Claro que no todo había comenzado ese día, Coco tenía un recuerdo anterior porque “En Punta Indio allá por el cuarenta y pico, había un Automóvil Club y para una navidad, Perón y Evita habían mandado juguetes para los niños. Nosotros éramos trece hermanos y de verdad éramos muy pobres, así que allá me fui y volví a mi casa con una bolsa de juguetes para mis hermanitos. ¡Yo solo era los tres reyes magos! Todavía recuerdo sus caras”.

Era una época familiarmente dura, y una forma de supervivencia era ir al rio a buscar caracoles para vender. Muchos caracoles “como para llenar por día media bolsa de arpillera y la vendía y se pagaba bien porque los restaurantes de la capital los servían como un manjar y la costa del río estaba llena, pero bueno, para que resultara útil había que completar media bolsa por día. Era duro, se te lastimaban las manos y las rodillas, pero rendía” recuerda este hombre que a los cuatro años quedó huérfano de padre. Él y sus doce hermanos.

“Mamá lavaba ropa para fuera, con eso nos mantenía y por eso mismo yo a esa edad no llegué ni a completar la primaria. Había que ayudar a parar la olla”.

Ahora recuperando esa sonrisa de charlar cuenta que a sus ochenta y dos años no puede quedarse quieto, que le gusta el programa de radio que hace con Marcela los fines de semana y que sigue haciendo esculturas “en madera y también en hierro. ¡Trato de hacerme el Kily!”. Habla de Christian Fernández Glazer, “el Killy”, escultor en chatarra que tiene en todo Verónica una exposición permanente. Desde una estatua de Maradona, hasta un mural pidiendo memoria, verdad y justicia más otras varias obras, todas en espacios públicos, plazas, museos. “Este cristo me llevó muchísimo trabajo. Son los viejos clavos del tren. Durísimos. Hay que ponerlos al rojo vivo y así y todo cuesta martillarlos. Me gusta como quedó”.

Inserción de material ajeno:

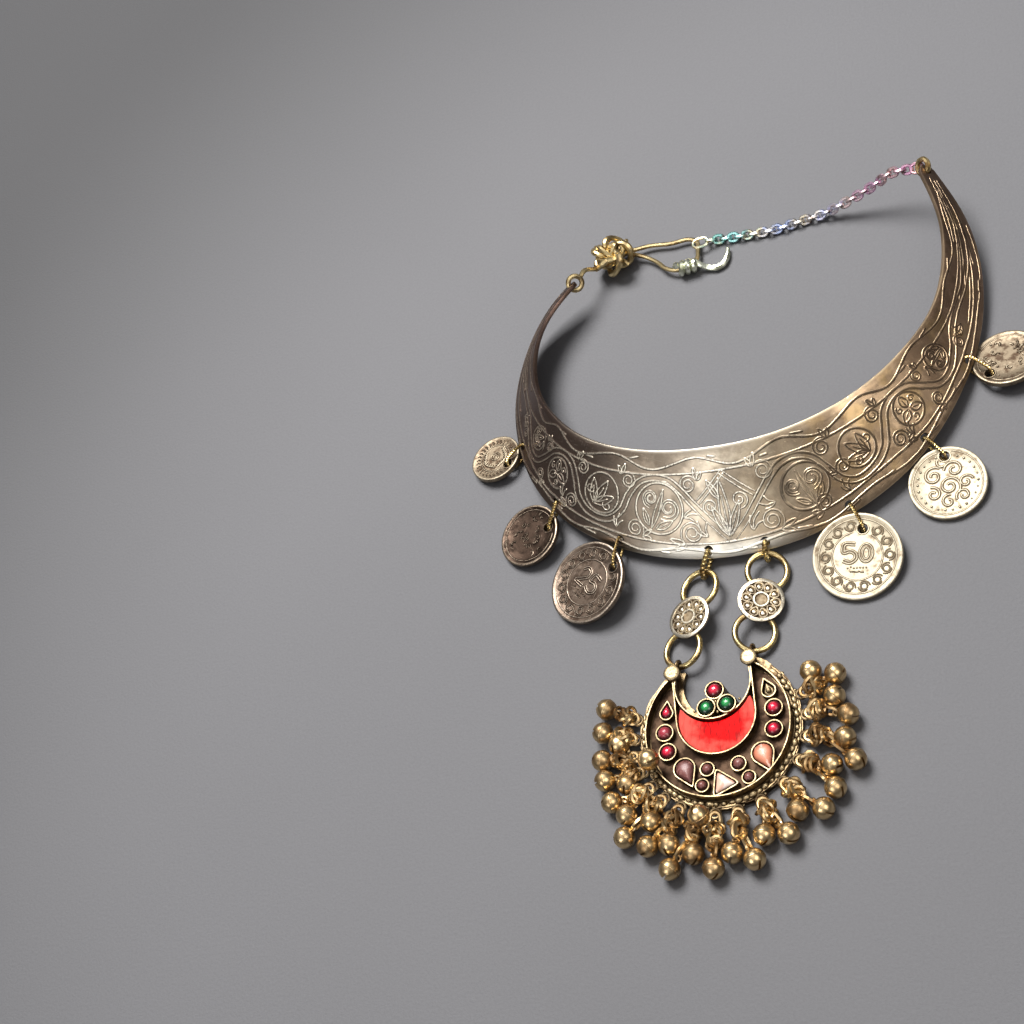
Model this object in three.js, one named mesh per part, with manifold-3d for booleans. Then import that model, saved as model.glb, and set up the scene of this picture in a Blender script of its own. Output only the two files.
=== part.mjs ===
// A torc necklace of the tribal silver kind, lying on a flat surface: an engraved crescent collar
// with six coins, closed at the back by a knotted wire, a hook and a fine chain, and a crescent
// pendant with stones and round bells that hangs from two rosette links.
// Millimetres. +X is the wearer's left as the collar lies, +Y runs from the front to the clasp,
// +Z is up and z = 0 is the surface.

import * as THREE from "three";
import { mergeVertices } from "three/addons/utils/BufferGeometryUtils.js";
import Module from "manifold-3d";

const wasm = await Module();
wasm.setup();

// Driving dimensions -------------------------------------------------------------------------

const GAP = 0.3; // between pieces that touch on the real necklace

// The middle of the necklace's box, which the origin stands under.
const BOX_MIDDLE = { x: 2.5, y: -58.45 };

// The collar is one bent sheet. Its inner edge turns about the neck's axis: each station gives
// that edge's distance from the axis and height, the sheet's width, and its fall outward.
const COLLAR = {
  thickness: 1.2,
  turn: 117, // degrees from the front to a tip
  step: 4.5, // degrees between sections
  holeInset: 2.2, // from the outer edge to a hole's middle
  hole: 1.25, // radius of the holes along the outer edge
  tipHole: 1.0,
  tipHoleTurn: 115,
  tipRound: 2.2, // degrees over which a tip is rounded off
};
const COLLAR_STATIONS = [
  { radius: 47.0, height: 19.5, width: 28.0, fall: 37 },
  { radius: 48.0, height: 19.2, width: 27.0, fall: 37 },
  { radius: 50.5, height: 18.5, width: 24.0, fall: 38 },
  { radius: 52.5, height: 15.5, width: 19.0, fall: 38 },
  { radius: 55.0, height: 12.5, width: 14.0, fall: 44 },
  { radius: 55.5, height: 12.8, width: 10.5, fall: 50 },
  { radius: 53.5, height: 13.8, width: 4.6, fall: 40 },
];
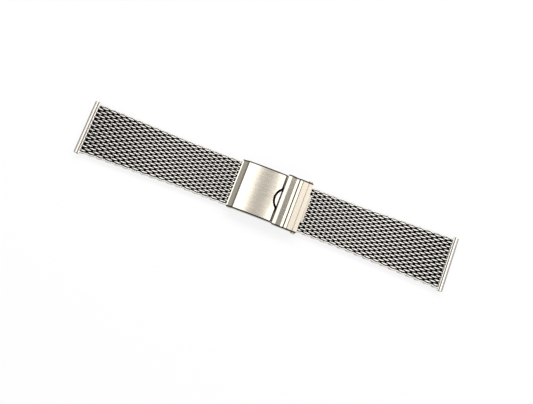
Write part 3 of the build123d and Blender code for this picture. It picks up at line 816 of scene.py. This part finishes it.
class BAND_OT_set_stage(bpy.types.Operator):
    """Lay the paper floor, hang the soft boxes and set the camera"""

    bl_idname = "band.set_stage"
    bl_label = "Set Stage"

    FLOOR_HALF = 3.0
    FLOOR_LEVEL = -0.02 * MM
    PAPER_GLOW = 0.8    # share of plain white in the paper as the camera and the steel see it
    SOFT_BOXES = (      # name, x from, x to, y from, y to, in metres
        ("soft_box_left", -0.26, -0.085, -0.8, 0.8),
        ("soft_box_right", 0.10, 0.36, -0.8, 0.8),
        ("soft_strip_back", -0.8, 0.8, 0.3, 0.6),
    )

    def execute(self, context):
        scene = context.scene
        stage = scene.band_stage
        self.lay_floor(scene, stage)
        self.light_room(scene, stage)
        self.hang_boxes(scene, stage)
        self.set_camera(scene, stage)
        scene.view_settings.view_transform = "Standard"
        return {"FINISHED"}

    def lay_floor(self, scene, stage):
        half, level = self.FLOOR_HALF, self.FLOOR_LEVEL
        mesh = bpy.data.meshes.new("paper_floor")
        corners = [(-half, -half, level), (half, -half, level), (half, half, level), (-half, half, level)]
        mesh.from_pydata(corners, [], [(0, 1, 2, 3)])
        floor = bpy.data.objects.new("paper_floor", mesh)
        scene.collection.objects.link(floor)
        material = bpy.data.materials.new("white_paper")
        material.use_nodes = True
        material.node_tree.nodes.clear()
        bench = Bench(material.node_tree)
        paper = bench.out("ShaderNodeBsdfDiffuse", {}, {"Color": (*stage.floor_colour, 1.0)})
        glow = bench.out("ShaderNodeEmission", {}, {"Color": (1.0, 1.0, 1.0, 1.0), "Strength": 1.0})
        path = bench.node("ShaderNodeLightPath")
        seen, mirrored, through = (
            Value(bench, path.outputs[f"Is {ray} Ray"]) for ray in ("Camera", "Glossy", "Transmission"))
        share = (seen + mirrored + through).math("MINIMUM", 1.0) * self.PAPER_GLOW
        mixed = bench.out("ShaderNodeMixShader", {}, {0: share, 1: paper, 2: glow})
        bench.node("ShaderNodeOutputMaterial", {}, {0: mixed})
        mesh.materials.append(material)

    def light_room(self, scene, stage):
        """Room that is dark at the floor, grey on its walls and bright overhead."""
        world = bpy.data.worlds.new("room")
        scene.world = world
        world.use_nodes = True
        world.node_tree.nodes.clear()
        bench = Bench(world.node_tree)
        up = bench.split(bench.out("ShaderNodeTexCoord"))[2]
        wall = up.ramp(0.12, 0.34)
        overhead = up.ramp(0.55, 0.97)
        level = stage.horizon_level + wall * (stage.wall_level - stage.horizon_level)
        level = level + overhead * (stage.sky_level - stage.wall_level)
        room = bench.out("ShaderNodeBackground", {}, {"Color": (*ROOM_LIGHT, 1.0), "Strength": level})
        bench.node("ShaderNodeOutputWorld", {}, {0: room})

    def hang_boxes(self, scene, stage):
        for name, left, right, front, back in self.SOFT_BOXES:
            lamp = bpy.data.lights.new(name, "AREA")
            lamp.shape = "RECTANGLE"
            lamp.size = right - left
            lamp.size_y = back - front
            level = stage.strip_level if "strip" in name else stage.lamp_level
            lamp.energy = level * math.pi * lamp.size * lamp.size_y
            lamp.color = LAMP_LIGHT
            holder = bpy.data.objects.new(name, lamp)
            holder.location = ((left + right) / 2, (front + back) / 2, stage.lamp_height)
            scene.collection.objects.link(holder)

    def set_camera(self, scene, stage):
        data = bpy.data.cameras.new("studio_camera")
        data.lens = stage.lens
        data.clip_start = 0.01
        camera = bpy.data.objects.new("studio_camera", data)
        scene.collection.objects.link(camera)
        scene.camera = camera
        back = Vector((0.0, -math.sin(stage.tilt), math.cos(stage.tilt)))
        along = Vector((1.0, 0.0, 0.0))
        across = back.cross(along)
        right = math.cos(stage.roll) * along + math.sin(stage.roll) * across
        up = math.cos(stage.roll) * across - math.sin(stage.roll) * along
        pixel = stage.distance * data.sensor_width / (stage.lens * stage.frame_width)
        off_centre = pixel * (stage.centre_x_px * right + stage.centre_y_px * up)
        camera.location = Vector((0.0, 0.0, MESH_HIGH.z)) - off_centre + stage.distance * back
        camera.rotation_mode = "QUATERNION"
        camera.rotation_quaternion = Matrix((right, up, back)).transposed().to_quaternion()


class BAND_PT_tools(bpy.types.Panel):
    """Lists the steps that make the band"""

    bl_label = "Mesh Band"
    bl_idname = "BAND_PT_tools"
    bl_space_type = "VIEW_3D"
    bl_region_type = "UI"
    bl_category = "Mesh Band"

    def draw(self, context):
        for step in STEPS:
            self.layout.operator(step.bl_idname)
        for group in (context.scene.band_weave, context.scene.band_steel, context.scene.band_stage):
            box = self.layout.box()
            for name in group.__annotations__:
                box.prop(group, name)


STEPS = (BAND_OT_weave_strands, BAND_OT_roll_strap_eye, BAND_OT_finish_clasp, BAND_OT_set_stage)
CLASSES = (WeaveSettings, SteelSettings, StageSettings, *STEPS, BAND_PT_tools)


def register():
    for made in CLASSES:
        bpy.utils.register_class(made)
    bpy.types.Scene.band_weave = PointerProperty(type=WeaveSettings)
    bpy.types.Scene.band_steel = PointerProperty(type=SteelSettings)
    bpy.types.Scene.band_stage = PointerProperty(type=StageSettings)


def unregister():
    del bpy.types.Scene.band_stage
    del bpy.types.Scene.band_steel
    del bpy.types.Scene.band_weave
    for made in reversed(CLASSES):
        bpy.utils.unregister_class(made)


def main():
    register()
    bpy.ops.band.weave_strands()
    bpy.ops.band.roll_strap_eye()
    bpy.ops.band.finish_clasp()
    bpy.ops.band.set_stage()


if __name__ == "__main__":
    main()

Aquí el medio día en enero es un aire duro bajo un sol que cae a plomo. Es un desierto donde las casas reverberan y el aire huele a polvo. No se siente la proximidad del rio-mar. Alguien me dijo que Verónica era un pueblo “desangelado”. Quizá sea por la presencia de algunos fantasmas que fueron quedándose como trastos olvidados. Algunos en el ´55, otros en el ´62, y otros en el ’76. Puede ser. O quizá sea apenas por la noción de ser el conjunto de casas que, a diferencia de los otros pueblos cercanos, sobrevivió a todo gracias a la base militar y aún tiene el Rotary, el Lawn Tenis, un Restó, y “El Vasco”, el valiente bar que resiste olímpicamente desde el año 1962.

“En fin, que va a hacer…” dice Coco mientras mira buscando adentro de la galera, y sigue decidiendo esconder algunas palomas algo mustias de olvido y vuelve a sacar el mismo conejo: “lo de Perón fue inolvidable” repite despacio.

Las glorias quedarán ya lejos para siempre jamás. Pero los recuerdos siguen aquí, los recordados y los olvidados a conciencia, mientras recorre con los dedos suaves, los dibujos del mantel de cuerina con una sonrisa que muy abajo, tiene un zócalo de nostalgia, que aparece cada vez que el Coco recuerda.